Sunday, May 31, 2009

Books and writing in the future

I remember car shopping not too long ago and trying to find one that still had a cassette tape player. Okay, maybe that was a decade ago, but anyway... all the new cars had CD players in them and I had stacks of cassette tapes I wanted to listen to while driving. How many of you remember vinyl records? Or the first computers, with their behemoth monitors and dot matrix printers?

Nowadays, you can play music off your MP3 player in your car, and computers are condensed down to the size of a coffee table book, yet they can do much, much more than the original ones. You don't have to drive to the record store for you favorite music. You simply hop on the internet and download it instantly at home. And computers are our means of communication, and a source of education and entertainment. Technology is advancing at a mind-blowing exponential rate.

So what does that mean to readers and writers? Hard to imagine, but there's one invention that holds promising possibilities. On Michael N. Marcus's blog he writes about the Espresso Book Machine, which prints books at the push of a button. It was on display recently at Book Expo America in New York City and created quite the buzz.
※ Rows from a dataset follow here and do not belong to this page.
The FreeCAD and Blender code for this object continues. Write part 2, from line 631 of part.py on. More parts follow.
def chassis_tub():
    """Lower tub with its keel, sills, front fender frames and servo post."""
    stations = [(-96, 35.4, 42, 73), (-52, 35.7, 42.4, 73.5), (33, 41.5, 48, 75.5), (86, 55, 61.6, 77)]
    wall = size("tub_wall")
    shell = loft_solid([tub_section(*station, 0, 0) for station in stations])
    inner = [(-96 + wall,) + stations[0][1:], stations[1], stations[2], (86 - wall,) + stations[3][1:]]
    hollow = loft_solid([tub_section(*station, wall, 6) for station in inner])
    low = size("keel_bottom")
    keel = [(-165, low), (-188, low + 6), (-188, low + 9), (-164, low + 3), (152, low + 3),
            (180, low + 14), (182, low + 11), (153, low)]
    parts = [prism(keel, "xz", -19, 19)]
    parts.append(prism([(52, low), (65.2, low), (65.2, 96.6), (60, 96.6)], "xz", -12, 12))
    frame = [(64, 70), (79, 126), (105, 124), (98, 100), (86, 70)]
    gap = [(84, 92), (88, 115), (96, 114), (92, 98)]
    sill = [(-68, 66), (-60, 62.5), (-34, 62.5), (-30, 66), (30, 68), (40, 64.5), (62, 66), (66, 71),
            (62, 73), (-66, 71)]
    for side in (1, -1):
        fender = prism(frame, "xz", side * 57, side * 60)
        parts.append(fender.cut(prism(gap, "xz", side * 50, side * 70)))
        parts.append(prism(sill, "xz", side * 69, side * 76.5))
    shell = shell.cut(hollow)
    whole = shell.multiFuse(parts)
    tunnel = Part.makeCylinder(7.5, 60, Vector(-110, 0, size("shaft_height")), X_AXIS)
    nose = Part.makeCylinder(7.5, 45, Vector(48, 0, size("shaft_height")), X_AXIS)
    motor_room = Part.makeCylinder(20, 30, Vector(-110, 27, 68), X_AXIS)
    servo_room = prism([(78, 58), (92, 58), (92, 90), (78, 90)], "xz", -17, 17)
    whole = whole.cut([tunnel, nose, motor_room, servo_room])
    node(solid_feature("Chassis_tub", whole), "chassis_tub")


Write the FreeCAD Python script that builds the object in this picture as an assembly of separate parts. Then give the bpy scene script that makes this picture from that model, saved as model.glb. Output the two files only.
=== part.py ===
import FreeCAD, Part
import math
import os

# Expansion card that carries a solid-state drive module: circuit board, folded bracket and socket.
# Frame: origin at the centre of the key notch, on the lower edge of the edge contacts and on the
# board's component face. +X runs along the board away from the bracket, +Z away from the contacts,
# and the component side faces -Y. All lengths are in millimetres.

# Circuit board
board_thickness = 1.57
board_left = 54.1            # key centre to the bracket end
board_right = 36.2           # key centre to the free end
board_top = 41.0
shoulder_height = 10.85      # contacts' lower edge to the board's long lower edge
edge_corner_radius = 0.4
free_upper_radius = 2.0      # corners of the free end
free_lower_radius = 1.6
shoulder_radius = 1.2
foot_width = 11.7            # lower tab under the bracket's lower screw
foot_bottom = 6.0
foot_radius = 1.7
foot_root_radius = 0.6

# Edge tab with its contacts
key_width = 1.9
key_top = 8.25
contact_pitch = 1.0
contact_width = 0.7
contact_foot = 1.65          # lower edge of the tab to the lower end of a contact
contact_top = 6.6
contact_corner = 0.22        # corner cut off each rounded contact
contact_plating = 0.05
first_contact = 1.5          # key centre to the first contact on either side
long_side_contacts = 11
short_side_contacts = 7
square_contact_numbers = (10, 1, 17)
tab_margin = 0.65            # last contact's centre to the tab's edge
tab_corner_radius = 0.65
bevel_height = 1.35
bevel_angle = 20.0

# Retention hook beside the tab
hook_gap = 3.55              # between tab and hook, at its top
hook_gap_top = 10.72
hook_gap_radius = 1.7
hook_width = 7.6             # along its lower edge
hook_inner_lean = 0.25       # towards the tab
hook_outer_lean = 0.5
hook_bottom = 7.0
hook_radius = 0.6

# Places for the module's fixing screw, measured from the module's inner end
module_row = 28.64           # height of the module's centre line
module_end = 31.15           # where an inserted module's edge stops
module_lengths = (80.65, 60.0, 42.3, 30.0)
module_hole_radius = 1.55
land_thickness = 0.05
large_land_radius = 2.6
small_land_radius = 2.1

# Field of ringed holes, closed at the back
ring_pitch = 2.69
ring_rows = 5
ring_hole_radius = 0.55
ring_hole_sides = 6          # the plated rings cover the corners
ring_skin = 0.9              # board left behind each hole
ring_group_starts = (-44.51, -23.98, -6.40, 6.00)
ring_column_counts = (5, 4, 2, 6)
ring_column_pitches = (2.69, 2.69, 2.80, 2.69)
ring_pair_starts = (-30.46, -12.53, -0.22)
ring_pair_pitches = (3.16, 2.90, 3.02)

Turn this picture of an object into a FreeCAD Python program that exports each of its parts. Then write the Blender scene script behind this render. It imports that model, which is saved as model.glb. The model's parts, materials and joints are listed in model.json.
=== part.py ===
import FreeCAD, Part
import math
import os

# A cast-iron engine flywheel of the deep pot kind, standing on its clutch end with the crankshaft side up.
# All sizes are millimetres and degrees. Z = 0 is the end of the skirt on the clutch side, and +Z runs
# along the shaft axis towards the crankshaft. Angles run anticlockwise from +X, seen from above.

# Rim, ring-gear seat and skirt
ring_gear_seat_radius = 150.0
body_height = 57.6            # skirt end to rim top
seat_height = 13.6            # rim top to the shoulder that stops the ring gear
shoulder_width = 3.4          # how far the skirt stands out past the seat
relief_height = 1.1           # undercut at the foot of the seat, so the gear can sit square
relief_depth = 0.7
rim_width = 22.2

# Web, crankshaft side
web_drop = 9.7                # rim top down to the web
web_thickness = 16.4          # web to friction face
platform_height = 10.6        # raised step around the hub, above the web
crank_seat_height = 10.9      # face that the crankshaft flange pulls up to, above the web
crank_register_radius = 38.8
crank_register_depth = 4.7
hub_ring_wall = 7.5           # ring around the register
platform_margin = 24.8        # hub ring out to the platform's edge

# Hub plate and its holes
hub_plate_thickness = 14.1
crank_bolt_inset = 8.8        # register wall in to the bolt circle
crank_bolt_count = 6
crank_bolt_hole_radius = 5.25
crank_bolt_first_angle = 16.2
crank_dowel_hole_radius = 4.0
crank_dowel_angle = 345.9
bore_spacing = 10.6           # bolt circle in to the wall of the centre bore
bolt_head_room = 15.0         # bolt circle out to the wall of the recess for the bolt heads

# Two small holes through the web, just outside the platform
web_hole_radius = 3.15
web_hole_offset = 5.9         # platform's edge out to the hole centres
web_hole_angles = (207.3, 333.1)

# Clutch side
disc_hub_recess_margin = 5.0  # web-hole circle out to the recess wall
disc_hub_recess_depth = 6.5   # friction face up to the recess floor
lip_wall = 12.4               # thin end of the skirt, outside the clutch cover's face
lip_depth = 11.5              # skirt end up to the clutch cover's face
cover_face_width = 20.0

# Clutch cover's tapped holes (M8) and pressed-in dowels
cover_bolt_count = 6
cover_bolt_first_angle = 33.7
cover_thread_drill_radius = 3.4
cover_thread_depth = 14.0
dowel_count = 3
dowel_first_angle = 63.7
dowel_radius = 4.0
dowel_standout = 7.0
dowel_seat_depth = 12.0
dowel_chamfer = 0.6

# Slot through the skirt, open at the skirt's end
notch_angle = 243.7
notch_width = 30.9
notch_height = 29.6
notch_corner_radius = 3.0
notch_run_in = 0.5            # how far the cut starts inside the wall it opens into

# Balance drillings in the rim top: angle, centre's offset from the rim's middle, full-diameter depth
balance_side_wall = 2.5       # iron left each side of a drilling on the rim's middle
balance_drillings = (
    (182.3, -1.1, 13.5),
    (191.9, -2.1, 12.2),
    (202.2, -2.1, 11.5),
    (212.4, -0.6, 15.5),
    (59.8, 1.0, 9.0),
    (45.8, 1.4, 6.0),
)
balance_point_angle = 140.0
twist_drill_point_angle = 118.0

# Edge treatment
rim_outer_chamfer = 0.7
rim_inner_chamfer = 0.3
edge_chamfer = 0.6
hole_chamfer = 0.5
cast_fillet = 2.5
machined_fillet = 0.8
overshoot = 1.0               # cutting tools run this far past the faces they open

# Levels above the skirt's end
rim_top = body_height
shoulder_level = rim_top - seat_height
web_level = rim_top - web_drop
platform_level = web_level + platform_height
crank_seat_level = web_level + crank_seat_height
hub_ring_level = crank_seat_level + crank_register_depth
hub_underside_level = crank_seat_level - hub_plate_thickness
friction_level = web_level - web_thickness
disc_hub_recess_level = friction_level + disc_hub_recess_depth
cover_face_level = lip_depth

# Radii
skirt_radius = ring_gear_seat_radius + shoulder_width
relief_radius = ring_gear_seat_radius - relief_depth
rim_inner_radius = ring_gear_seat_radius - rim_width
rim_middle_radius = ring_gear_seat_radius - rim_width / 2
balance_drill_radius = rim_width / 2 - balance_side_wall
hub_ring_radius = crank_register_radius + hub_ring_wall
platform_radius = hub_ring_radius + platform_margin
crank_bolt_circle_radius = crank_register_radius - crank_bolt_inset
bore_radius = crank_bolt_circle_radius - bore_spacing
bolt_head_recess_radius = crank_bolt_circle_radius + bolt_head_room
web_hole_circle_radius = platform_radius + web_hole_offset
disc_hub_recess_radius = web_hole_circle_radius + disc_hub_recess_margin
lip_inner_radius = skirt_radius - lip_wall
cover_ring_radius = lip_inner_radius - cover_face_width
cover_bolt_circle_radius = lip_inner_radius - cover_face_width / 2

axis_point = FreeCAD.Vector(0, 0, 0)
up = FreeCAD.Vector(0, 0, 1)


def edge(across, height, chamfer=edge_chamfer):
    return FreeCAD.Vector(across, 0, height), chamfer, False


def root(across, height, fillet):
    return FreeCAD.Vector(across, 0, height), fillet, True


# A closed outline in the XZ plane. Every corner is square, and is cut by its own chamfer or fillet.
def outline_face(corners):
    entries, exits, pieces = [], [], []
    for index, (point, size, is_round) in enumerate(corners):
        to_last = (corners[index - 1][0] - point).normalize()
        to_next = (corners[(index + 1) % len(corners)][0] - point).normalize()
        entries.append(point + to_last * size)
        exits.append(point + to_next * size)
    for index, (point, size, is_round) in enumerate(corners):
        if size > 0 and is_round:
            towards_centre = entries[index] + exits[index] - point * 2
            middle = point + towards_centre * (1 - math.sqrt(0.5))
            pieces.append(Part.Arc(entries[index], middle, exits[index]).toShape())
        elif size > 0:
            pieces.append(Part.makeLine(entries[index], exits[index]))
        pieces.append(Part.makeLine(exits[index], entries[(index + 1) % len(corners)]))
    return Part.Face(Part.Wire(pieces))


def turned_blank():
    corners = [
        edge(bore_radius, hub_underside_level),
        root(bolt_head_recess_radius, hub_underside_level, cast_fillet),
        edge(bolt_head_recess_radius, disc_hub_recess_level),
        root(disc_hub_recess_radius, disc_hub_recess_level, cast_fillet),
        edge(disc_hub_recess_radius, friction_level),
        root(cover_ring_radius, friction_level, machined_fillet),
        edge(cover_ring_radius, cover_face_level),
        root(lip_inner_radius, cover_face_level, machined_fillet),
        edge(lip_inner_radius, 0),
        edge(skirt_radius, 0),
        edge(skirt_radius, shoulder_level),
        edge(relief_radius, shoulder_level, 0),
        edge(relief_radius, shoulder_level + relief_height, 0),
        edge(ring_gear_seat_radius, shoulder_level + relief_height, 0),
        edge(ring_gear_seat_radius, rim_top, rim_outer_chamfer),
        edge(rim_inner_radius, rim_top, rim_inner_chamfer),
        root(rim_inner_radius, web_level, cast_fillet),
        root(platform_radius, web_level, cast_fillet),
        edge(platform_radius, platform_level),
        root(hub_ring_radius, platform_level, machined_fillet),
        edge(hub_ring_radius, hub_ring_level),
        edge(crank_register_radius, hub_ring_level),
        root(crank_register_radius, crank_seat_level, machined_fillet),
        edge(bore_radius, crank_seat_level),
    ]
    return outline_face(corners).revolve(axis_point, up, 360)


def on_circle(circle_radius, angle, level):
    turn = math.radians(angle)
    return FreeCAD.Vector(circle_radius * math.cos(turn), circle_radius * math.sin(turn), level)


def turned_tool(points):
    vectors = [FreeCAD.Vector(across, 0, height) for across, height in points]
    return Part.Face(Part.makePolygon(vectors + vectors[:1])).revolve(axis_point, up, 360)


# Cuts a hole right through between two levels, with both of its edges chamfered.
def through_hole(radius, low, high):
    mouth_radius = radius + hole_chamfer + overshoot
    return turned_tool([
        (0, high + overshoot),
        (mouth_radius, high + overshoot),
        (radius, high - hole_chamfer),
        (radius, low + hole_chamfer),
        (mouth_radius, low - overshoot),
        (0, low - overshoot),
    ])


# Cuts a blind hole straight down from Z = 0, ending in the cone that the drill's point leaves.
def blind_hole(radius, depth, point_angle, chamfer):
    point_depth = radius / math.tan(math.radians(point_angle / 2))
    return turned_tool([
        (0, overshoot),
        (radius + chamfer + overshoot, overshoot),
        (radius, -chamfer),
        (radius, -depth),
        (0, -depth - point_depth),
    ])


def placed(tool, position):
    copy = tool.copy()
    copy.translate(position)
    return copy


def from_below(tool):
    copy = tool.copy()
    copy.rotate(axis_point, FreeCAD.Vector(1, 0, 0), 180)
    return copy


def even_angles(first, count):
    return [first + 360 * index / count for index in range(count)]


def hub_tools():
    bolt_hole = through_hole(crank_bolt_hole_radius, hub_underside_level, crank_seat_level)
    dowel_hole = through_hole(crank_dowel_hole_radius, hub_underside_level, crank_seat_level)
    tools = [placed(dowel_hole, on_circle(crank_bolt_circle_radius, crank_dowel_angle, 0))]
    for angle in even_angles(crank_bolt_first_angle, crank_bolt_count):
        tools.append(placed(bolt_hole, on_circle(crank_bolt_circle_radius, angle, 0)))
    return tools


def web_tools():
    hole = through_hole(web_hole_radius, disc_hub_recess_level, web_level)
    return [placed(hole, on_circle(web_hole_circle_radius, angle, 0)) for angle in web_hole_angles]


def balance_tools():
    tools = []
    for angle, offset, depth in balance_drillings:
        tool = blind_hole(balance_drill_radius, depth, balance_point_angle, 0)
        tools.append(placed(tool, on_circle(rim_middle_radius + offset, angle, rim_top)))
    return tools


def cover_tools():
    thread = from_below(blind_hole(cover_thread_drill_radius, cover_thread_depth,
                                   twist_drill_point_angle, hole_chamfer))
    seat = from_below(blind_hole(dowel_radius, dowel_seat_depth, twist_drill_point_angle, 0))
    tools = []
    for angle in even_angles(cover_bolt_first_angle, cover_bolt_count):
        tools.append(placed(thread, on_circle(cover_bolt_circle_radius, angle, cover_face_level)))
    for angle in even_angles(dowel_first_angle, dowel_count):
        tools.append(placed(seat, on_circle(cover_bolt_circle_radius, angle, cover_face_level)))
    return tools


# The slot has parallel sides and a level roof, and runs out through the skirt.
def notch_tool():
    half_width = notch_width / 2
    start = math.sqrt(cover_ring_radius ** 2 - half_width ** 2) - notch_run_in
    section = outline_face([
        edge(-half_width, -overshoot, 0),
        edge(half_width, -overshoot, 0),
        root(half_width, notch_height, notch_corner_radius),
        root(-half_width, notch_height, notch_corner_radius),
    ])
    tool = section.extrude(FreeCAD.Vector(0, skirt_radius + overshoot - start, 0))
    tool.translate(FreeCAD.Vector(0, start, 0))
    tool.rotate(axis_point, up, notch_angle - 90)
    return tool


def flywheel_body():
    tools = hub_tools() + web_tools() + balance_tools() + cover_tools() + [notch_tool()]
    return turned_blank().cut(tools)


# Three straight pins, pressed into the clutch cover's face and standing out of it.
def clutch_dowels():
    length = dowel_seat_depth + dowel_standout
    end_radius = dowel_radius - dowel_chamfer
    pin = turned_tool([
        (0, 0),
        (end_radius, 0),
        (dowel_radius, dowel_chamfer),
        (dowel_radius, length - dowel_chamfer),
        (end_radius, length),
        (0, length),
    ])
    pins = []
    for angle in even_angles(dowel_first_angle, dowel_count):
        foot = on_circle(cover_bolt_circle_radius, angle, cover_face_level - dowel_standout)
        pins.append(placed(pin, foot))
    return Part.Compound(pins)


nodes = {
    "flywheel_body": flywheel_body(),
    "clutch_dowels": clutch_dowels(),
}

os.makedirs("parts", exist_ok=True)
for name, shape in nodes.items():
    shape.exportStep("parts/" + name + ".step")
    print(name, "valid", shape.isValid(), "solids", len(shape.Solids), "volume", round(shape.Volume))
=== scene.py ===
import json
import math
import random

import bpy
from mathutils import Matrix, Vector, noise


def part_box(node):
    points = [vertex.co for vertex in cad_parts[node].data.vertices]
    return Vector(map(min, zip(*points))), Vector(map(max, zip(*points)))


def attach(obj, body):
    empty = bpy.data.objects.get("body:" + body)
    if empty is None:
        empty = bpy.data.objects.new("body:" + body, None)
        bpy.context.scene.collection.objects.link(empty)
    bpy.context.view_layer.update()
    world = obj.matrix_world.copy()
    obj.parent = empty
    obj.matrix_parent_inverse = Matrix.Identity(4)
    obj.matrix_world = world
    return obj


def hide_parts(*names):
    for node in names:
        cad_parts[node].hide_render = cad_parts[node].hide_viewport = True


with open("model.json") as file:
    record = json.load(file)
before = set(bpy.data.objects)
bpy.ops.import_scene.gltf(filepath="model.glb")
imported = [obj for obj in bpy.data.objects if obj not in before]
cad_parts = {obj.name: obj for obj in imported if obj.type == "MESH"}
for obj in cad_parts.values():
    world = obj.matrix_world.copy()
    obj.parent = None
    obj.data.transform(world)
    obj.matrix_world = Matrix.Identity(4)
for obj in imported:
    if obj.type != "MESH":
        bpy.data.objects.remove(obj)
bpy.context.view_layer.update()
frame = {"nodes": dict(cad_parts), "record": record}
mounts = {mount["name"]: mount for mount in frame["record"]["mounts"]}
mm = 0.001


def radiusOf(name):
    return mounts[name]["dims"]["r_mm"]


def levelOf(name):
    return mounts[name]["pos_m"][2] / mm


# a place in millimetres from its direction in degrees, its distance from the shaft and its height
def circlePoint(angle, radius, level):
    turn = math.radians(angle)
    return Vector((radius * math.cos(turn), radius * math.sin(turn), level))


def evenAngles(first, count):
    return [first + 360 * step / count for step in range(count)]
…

There are also e-book readers, like Amazon's Kindle, which allows you to download a book anywhere there's an internet connection. In one little device the size of a paperback book, you can have multiple books ready for reading. (Personally, I'm waiting to get one until the price comes down a little more, which like all things it will eventually.)

In recent years, mainstream publishers have been experiencing shrinking profit margins due to increasing production and shipping costs and decreasing book sales. This has led to some layoffs within the industry and fewer and fewer books being contracted for publication. Which means new writers are having a harder time than ever breaking in. It may seem like a terrible time to be a hopeful writer, but I believe this is just the lull before things begin to change. How? Only time will tell, but with the internet and all the options it lays before us, print-on-demand publishing and space-age inventions like the Espresso Book Machine, this may actually be a great time to be a writer. Time will tell.

Until later,
Gemi

6 comments:

Anita Davison said...

I have read about these machines too, Gemi. It may be the beginning of reader driven sales rather than which book gets the most expensive marketing.

N. Gemini Sasson said...

I'm hearing lots of different figures on their cost, from $35-180,000. When/if they become more commonplace, they may indeed change how and what books we buy. One bookshop owner in New England who has one said a lot of his business is people printing their own books to give to friends and family. Now there's the answer to friends asking, "You wrote a book? Where can we but it?"

N. Gemini Sasson said...

Bah! That should read "buy" it!

Jen Black said...

I guess these machines are not that dissimilar to the ones used by piracy sites...why does it always seem that every new invention leads to someone being ripped off much more easily? Paper and typwwriter, anyone?
Jen

Ron Tocknell said...

Things have simply moved on a notch and this is bound to upset the status quo. From the publishers' point of view, it's bad news; from the writers' point of view, it's bad/good news (harder to get published but easier to self-publish) and, from the readers' point of view, it's good news.

Certainly the best thing about the Internet is that now anyone can publish anything they want without it having to filter through the confined criteria of mainstream publishers.

Arguably, the WORST thing about the Internet is that... er... we DO:o)

N. Gemini Sasson said...

I just want to add a couple of points to this discussion. While mainstream publishers are indeed having to be pickier about taking on new authors, they are not going to disappear anytime soon. The book-buying public and bookstores will continue to look to them for quality books. And the most sought-after authors will continue to publish through them, because there IS a lot about mainstream publishing that works well: the editing team that puts polish on the project, eye-catching cover design, the power of marketing and sheer name recognition. That being said, our options as both writers and readers are widening. Tough times instigates change, wanted or not. It will be interesting to see how our book-buying habits change in the decade to come.